Springing up in the mountains on the Polish-Czech border, the Labe river heads south and makes a U-turn north to cut a gorge through the hills of the “Saxon Switzerland” and onto Dresden. By the time we met it at Schirmanitz it was a mature river. At Strehla, from where today’s short ride commenced, it slides a long, a vast slap of water gliding past bluffs it cut many years ago and meandering across the pastures to check on the lower hills of the west-bank. Barges and cruisers ply their trade and numerous small ferries push back and forth. It will not reach the sea until after passing Hamburg. A very German river, now, of course called the Elbe.

The hotel Ambiente, in Strehla, runs a luggage service for cyclists. Deservedly popular the bile shed was full of trekking bikes and electric assisted sit up and begs. This was the touring style here. Only a handful of drop-handlebarred bikes made their way down the Elbe Radweg to Dresden that day .... and the only such tourers were ours. But the ase of riding a long river orute makes it appealing to all.

Swallows plated in the pastures between Meissen and Dresden, just as the storks had kept vigil on the hay bales between Riesa and Meissen. The vast Albrechtsburg, one end covered in scaffolding and netting grabbed the attention at Meissen, though we only visited Lidl. Dresden was the objective. An early arrival and time to look around.
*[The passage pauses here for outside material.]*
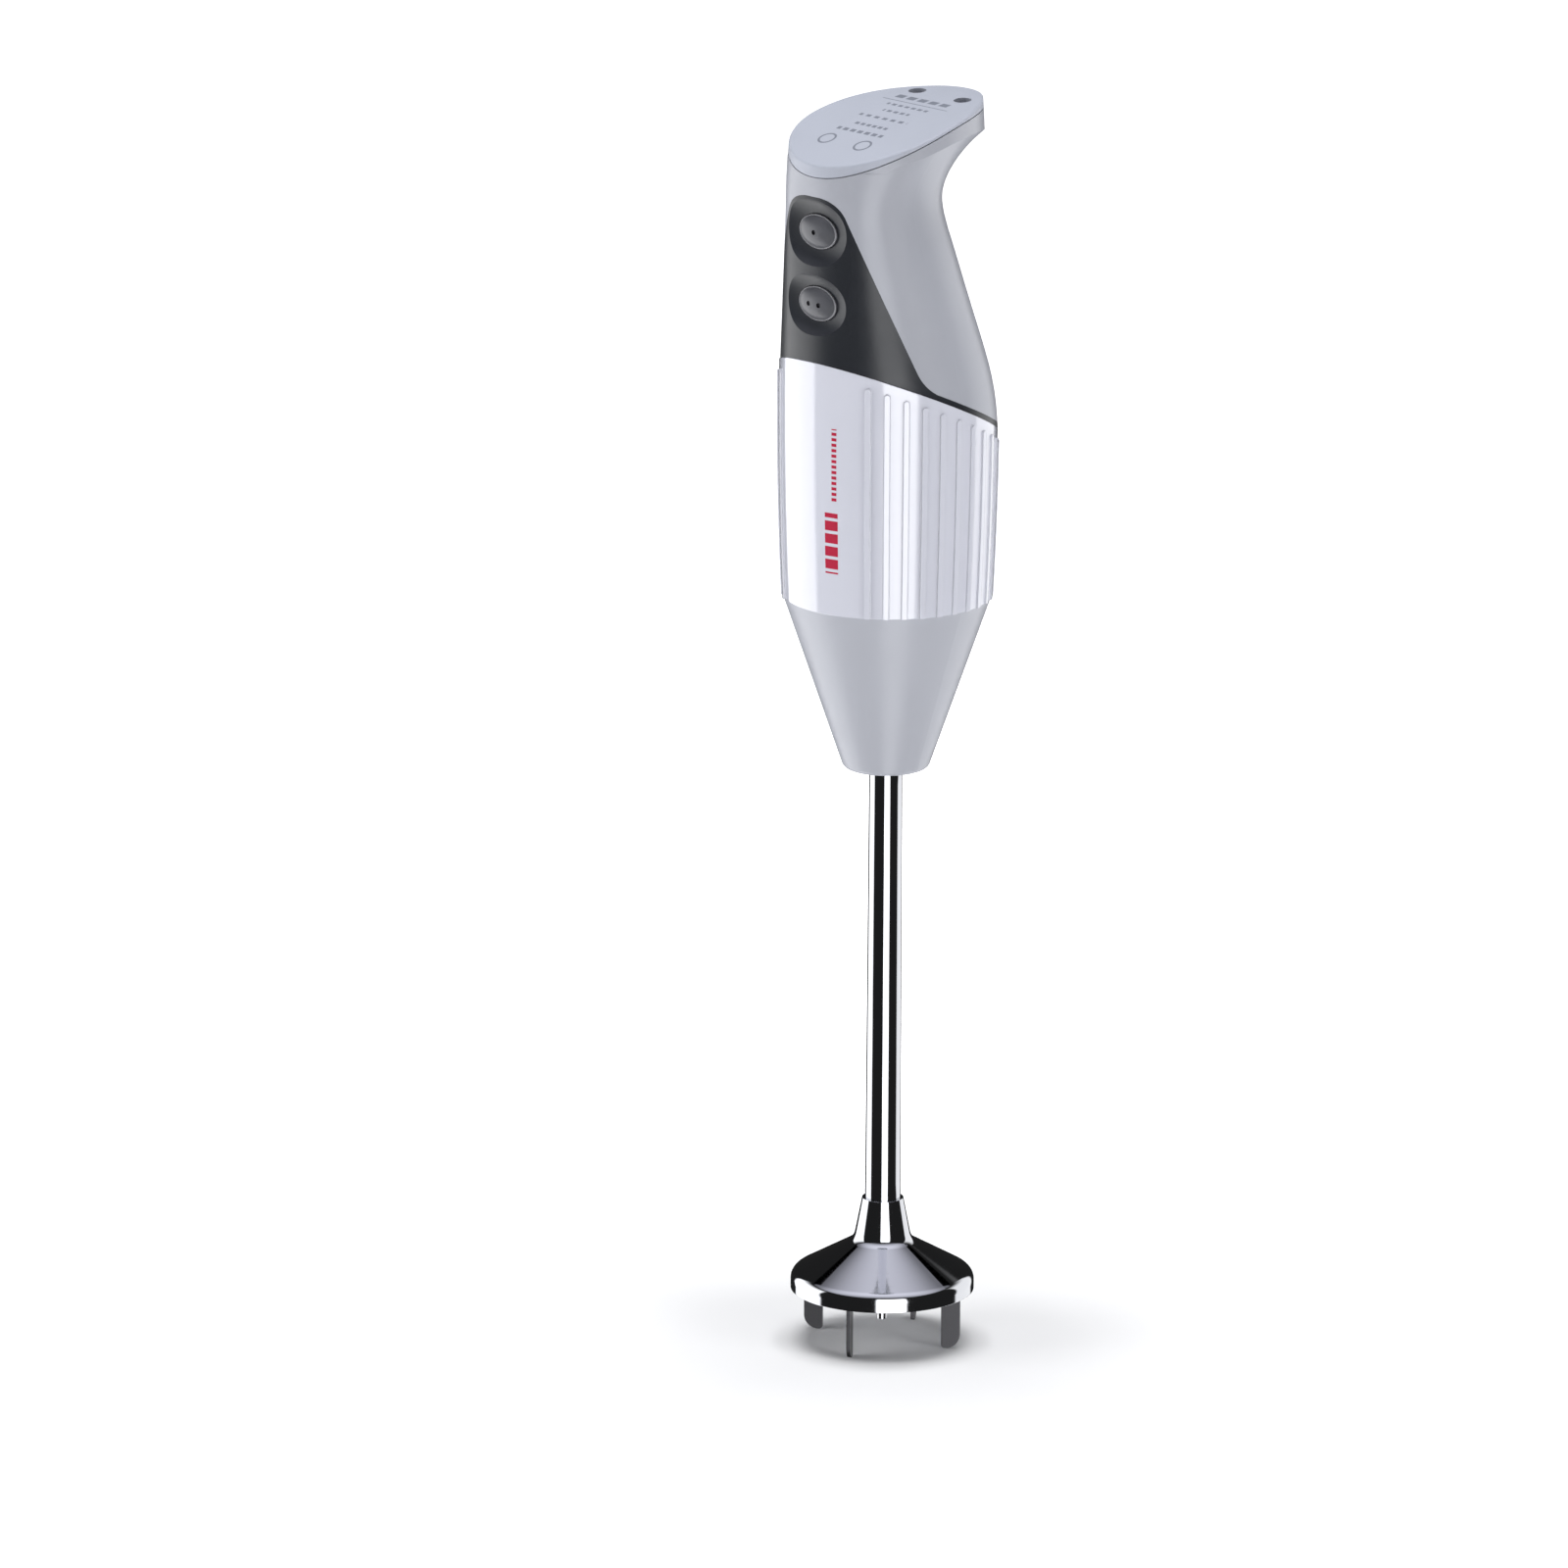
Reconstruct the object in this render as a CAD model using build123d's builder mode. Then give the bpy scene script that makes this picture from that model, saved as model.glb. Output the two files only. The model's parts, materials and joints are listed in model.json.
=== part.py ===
from build123d import *
import os
from math import atan2, cos, degrees, radians, sin, sqrt, tan

# A wand blender standing on the four legs of its blade guard.  Millimetres, +Z up.
# The origin is on the drive shaft's axis, level with the leg tips.  The buttons face -Y
# and the beak of the handle points to +Y.

os.makedirs("parts", exist_ok=True)

# ---- driving dimensions -------------------------------------------------------------

FIT = 0.04  # radial running clearance of the turning shafts
REACH = 60.0  # half size of the blocks that cut or fill beyond the whole object

# blade guard
LEG_COUNT = 4
FIRST_LEG_ANGLE = -70.3
LEG_TWIST = 16.0
LEG_THICKNESS = 1.2
LEG_HALF_WIDTH = 2.9
LEG_PLACE = 23.4
LEG_TOPS = (24.9, 21.5)
LEG_OUTER_CORNER = 4.5
LEG_INNER_CORNER = 1.0
RIM_RADIUS = 28.3
RIM_BOTTOM = 16.7
RIM_CORNER = 21.5
RIM_ROUND = 3.5
SKIRT_TOP = 32.6
NECK_BASE_RADIUS = 8.9
NECK_TOP_RADIUS = 6.4
NECK_TOP = 45.6
NECK_FILLET = 4.0
GUARD_WALL = 1.3
BELL_CEILING = 31.1
SHAFT_SEAL_RADIUS = 4.5
SHAFT_SEAL_TOP = 35.1

# long shaft
TUBE_BOTTOM = 36.0
TUBE_TOP = 203.0
TUBE_BOTTOM_RADIUS = 5.5
TUBE_TOP_RADIUS = 5.1
TUBE_BORE = 3.8
SPINDLE_RADIUS = 2.5
FREE_END_RADIUS = 1.9
SPINDLE_BOTTOM = 6.5
SPINDLE_TOP = 209.0
SPINDLE_TIP_RADIUS = 1.5
SPINDLE_TIP_LENGTH = 2.0
SPINDLE_GROOVE_DEPTH = 0.35
SPINDLE_SHOULDER = 30.0
NUT_BOTTOM = 197.0
SEAL_GROOVE = (184.4, 186.2)
SEAL_GROOVE_RADIUS = 6.9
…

Dresden seems to be another cycling city. Relatively flat and with some great infrastructure, cyclists and trams seem to have priority. As a tourist hotspot, much of the centre beyond the Post Platz (as the manager of the DJH told us wryly, “No post office there since 1945.”) is frequented by cyclists and pedestrians and only a few cars are allowed to infiltrate.Here are the rebuilt and surviving monuments to Dresden's heyday as a centre for art and culture under the patronage of the Electors and Kings of Saxony. The Furstenburg mosaic - which, remarkabley, survived the bombing of 1945, the Rezidenzschloss with its world-renowned art and craft collections, the great Frauenkirche with a glorious interior and a view from the dome along the river that may be all you need to see in Dresden if you are short of time ... and the Zwinger and the Opera House .... and more.
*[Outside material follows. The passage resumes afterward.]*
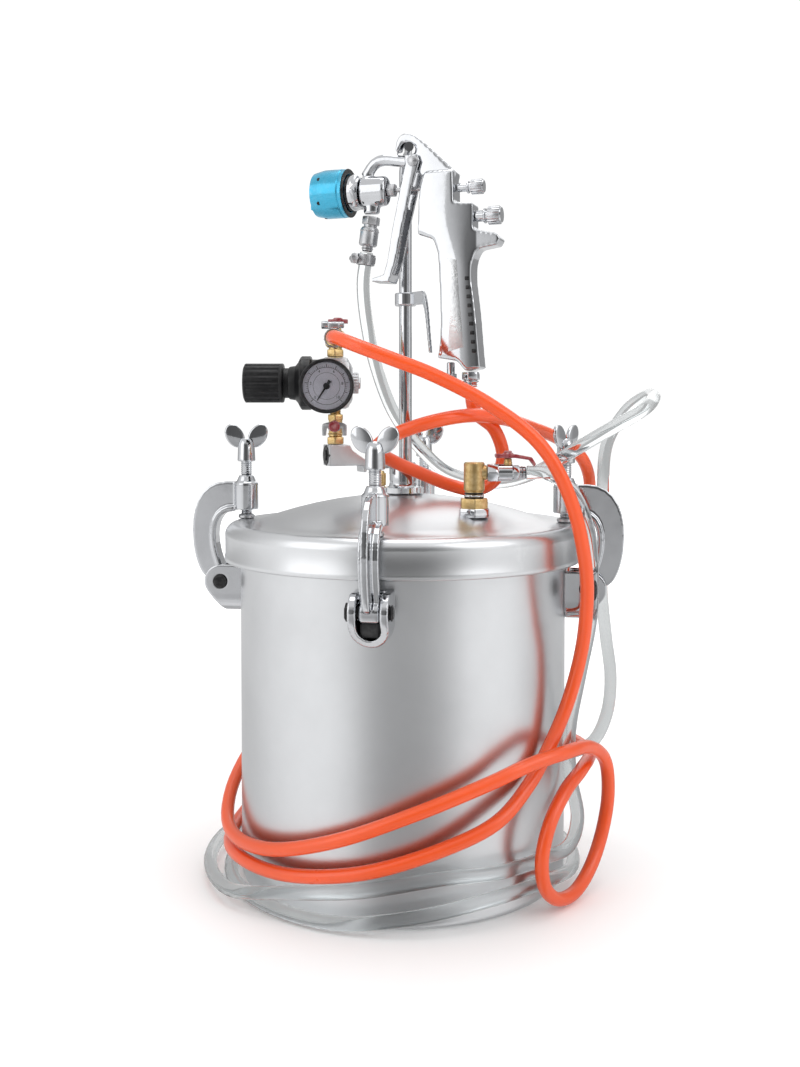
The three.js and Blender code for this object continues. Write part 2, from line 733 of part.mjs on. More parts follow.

You can even take a tour of the city on a seven-seater conference bike. They can be seen in the main squares, awaiting you. If you have never been on one, just go for the experience; if you have then you’ll just have to put up with looking at the sights whilst spinning along without the novelty factor.

Contrast to the baroque elegance are the building sites and the communist era blocks awaiting demolition just across the way. Strange neighbours.

I will come back to look at Dresden more deeply. As with much of British knowledge of German history, we think of the events of the Second World War, but it has much more to offer in terms of its history and contemporary cycling and cultural scene. There is even the intriguingly named German Hygiene Museum.

Tomorrow we will head into the hills where the Elbe has cut a gorge for cycle-path builders to build a cycle route. By the time we reach the hotel in Teschen, the river will be called the Labe and the town Decin, for we will be in the Czech Republic.

For information, today’s journey was a gentle 42 miles. Most on a very good asphalt surface wide end for four or even six bikes. Occasional stretches of the good old cobbles - alright, setts - often quite short appeared for no apparent reasons and on the side-roads in villages. But overall, a much smoother ride than in some parts of Eastern Germany. That may well be a reflection of the routes popularity and its contribution to rejuvenating commercial activity in the communities along the banks.

A highlight came at lunchtime. We sat on a bench outside a house and ate bread, cheese, tomatoes and Bismarck Herrings. An elderly gentleman came to talk to use. We got a long with gestures and a few shared words. His man concern seemed to be that, as he had taken responsibility for this bit of cycle track, we should leave no litter. He, and I, would have liked to talk more. His final words before saying goodbye may reflect the views of many Germans of his age. i translate, roughly; “At school we had to learn Russian. It was not good.”